Si parla anche di possibili modifiche al format, addirittura di una mini endurance, è vero?
“Stiamo valutando se mantenere l’attuale format su più eventi di una giornata e classifica finale oppure fare come all’estero dove ci si scontra su un evento singolo che dura più giorni. L’idea potrebbe essere anche quella di fare entrambe le cose, anche per accontentare tanti piloti che vogliono correre sui tracciati nazionali più belli, ed anche all’estero al Red Bull Ring. Ai quali potrebbero aggiungersi, una volta ottenuta l’omologazione, anche quelli di Cremona e Cervesina “lungo”. Per quanto riguarda la mini endurance, non è un format adatto alle auto “pure” da time attack, quelle più estreme per capirci, però potrebbe essere un format molto interessante per tante altre auto racing che provengono da altre discipline: oltre alle Turismo, ovviamente, penso potrebbe essere particolarmente adatto alle GT”.
“L’idea sarebbe quella di un time attack più lungo che agevoli le strategie e il passo più che il tempo sul giro singolo, in modo che ci sia più competizione per le auto racing. Il format potrebbe essere una mini endurance di un’ora, con partenza distanziata tra i piloti, così da limitare la bagarre, e somma totale dei tempi segnati, compresa la sosta ai box obbligatoria, magari con cambio pilota per chi voglia dividersi l’abitacolo della stessa vettura”.
Ci saranno modifiche del format anche per le stradali?

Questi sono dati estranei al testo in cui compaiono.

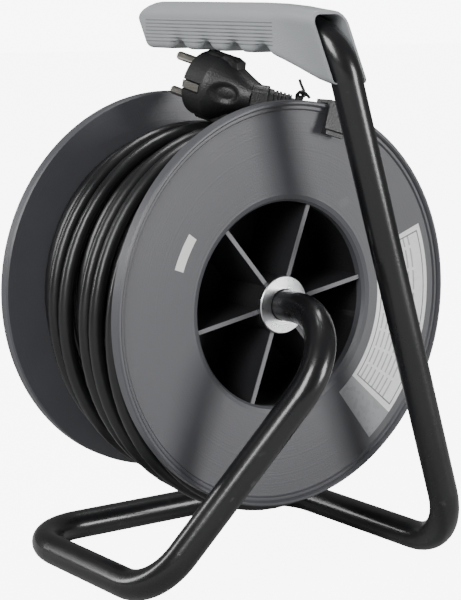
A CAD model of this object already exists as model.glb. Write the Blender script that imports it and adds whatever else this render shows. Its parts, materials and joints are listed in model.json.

“Per le stradali penso a qualcosa di più ludico, anche per andare incontro alle sollecitazioni della Federazione. Quindi togliere un po’ di competizione alle vetture che, in definitiva, devono rappresentare l’anticamera del racing. D’altronde il time attack nasce come track day, poi si è evoluto con la classifica per dare un incentivo in più a migliorarsi e una gratificazione finale. Il tutto con la sicurezza della pista. Quindi un divertimento controllato. Perciò una classifica può essere mantenuta, magari non prendendo in considerazione il tempo sul giro secco ma delle medie. Ci sono anche altri criteri per definire i migliori. Ho delle idee in merito, frutto anche dell’esperienza maturata in questi 11 anni di attività, il punto è capire come un cambiamento in questo senso sarà recepito da persone che si sono sempre confrontate con il tempo sul giro”.